Чайковский работал в Русском музыкальном обществе много, старательно, но жалованье получал мизерное и экономил на всем. Довольствовался комнаткой в квартире своего патрона, шумного и талантливого Николая Рубинштейна. Мучился там ужасно — от вечных гостей, считавших своим долгом зайти к Чайковскому «на пару слов», и от самого хозяина, врывавшегося к любезному Петру Ильичу когда вздумается. Днем было невыносимо. Ночью тоже — хотелось писать, но Петр Ильич боялся, что скрипом бойкого вдохновенного пера разбудит молодца-пианиста.

Он скромно обедал в дешевых засиженных трактирах, позабыл, что такое цирюльник, выглядел убого. Вихрастый раздушенный патрон понимал и сочувствовал положению молодого профессора, но не желал мириться с его печальными обносками. «Вы ведь, Петр Ильич, профессор теории, профессору так нельзя, это даже слишком неприлично», — стыдил он и без того смущенного Чайковского.


Аскетичный профессор гармонии Петр Чайковский, в облике которого уже не осталось и толики светского лоска.

1868 г.


Модник и бонвиван Николай Рубинштейн.

Ателье М. Панова, Москва. 1879–1881 гг. Коллекция А. Классена (Санкт-Петербург)


Николай Григорьевич почти насильно переменил внешность своего подопечного в согласии с собственными представлениями о моде и хорошем вкусе. Сразу же подарил черный фрак, который давно не носил. Он оказался впору, но смотрелся немного «с чужого плеча». Выдал Петру Ильичу «шесть рубашек, совершенно новых» и потребовал немедленно заказать платье у хорошего портного, услуги которого обошлись в 50 рублей, что равнялось месячному жалованью Чайковского. Петр Ильич не сопротивлялся и в письмах к братьям называл своего патрона ласково — Нянька.

В сентябре 1866 года он стал профессором только что открывшейся Московской консерватории. Вторую половину шестидесятых работал на износ, до одури, до «апоплексических удариков», как сам говорил. Пришлось даже вызвать доктора Юргенсона, и тот нашел положение молодого профессора очень серьезным, «на шаг от безумия». Но опасность, к счастью, миновала.
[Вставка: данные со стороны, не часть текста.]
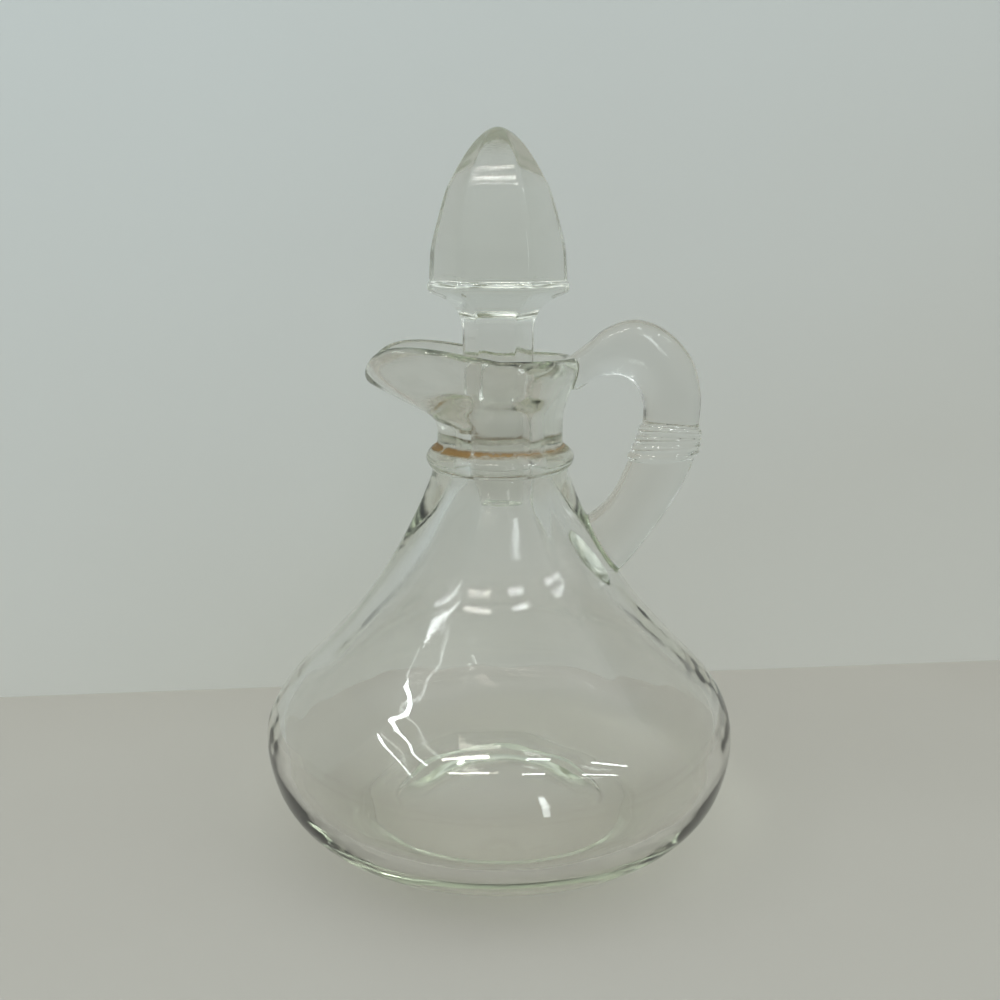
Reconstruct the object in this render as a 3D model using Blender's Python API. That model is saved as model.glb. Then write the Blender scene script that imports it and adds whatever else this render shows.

В 1868-м Петр Ильич закончил оперу «Воевода» и шесть романсов. В следующем сочинил оперу «Ундина» и увертюру-фантазию «Ромео и Джульетта». Его заметили. К нему стали благоволить публика и высочайшие особы. За «Торжественную увертюру на датский гимн», написанную в 1866 году по случаю бракосочетания цесаревича Александра Николаевича и принцессы Дагмары, он получил от царских щедрот золотые запонки с бирюзой. Страшно нуждаясь, тут же продал их пианисту Дюбюку.

Он нуждался и тогда, когда стал получать 1440 рублей в год (против прежних 1200 рублей). Чем больше было жалованье, тем быстрее оно исчезало. Эту странную закономерность композитор объяснил в письме к брату Анатолию: «Что пишешь: отчего у меня нет денег? Их у меня бывает много, но ведь и трат ужасно много! А Боксо? А новое платье и теплое пальто?» а еще Английский клуб, куда часто ходил и хотел стать членом, «да дорого стоит». А еще картишки, в которые поигрывал «по маленькой», но ему не везло — регулярно оставался в дураках. А еще цыгане, к которым ездил вместе с другом любезным Сережей Киреевым. Походы в фотографические ателье — теперь уже к хорошим, дорогим мастерам. Чревоугодие, которому предавался со всей страстью и потом раскаивался в письмах: «Как ни стараюсь жить смирно, в Москве без пьянства и объедения невозможно. Вот уже пять дней я возвращаюсь домой поздней ночью с переполненным брюхом».

Признаваясь в пороках, одолевавших в Первопрестольной, Петр Ильич продолжал наставлять младших братьев на путь истинный. Он слал им дельные советы: «1) трудиться, трудиться, избегать праздности; 2) очень много читать; 3) быть как можно скромнее; 4) не увлекаться желанием нравиться и пленять; 5) не смущаться неудачами; 6) много не воображать про себя и готовить себя к участи обыкновенного смертного».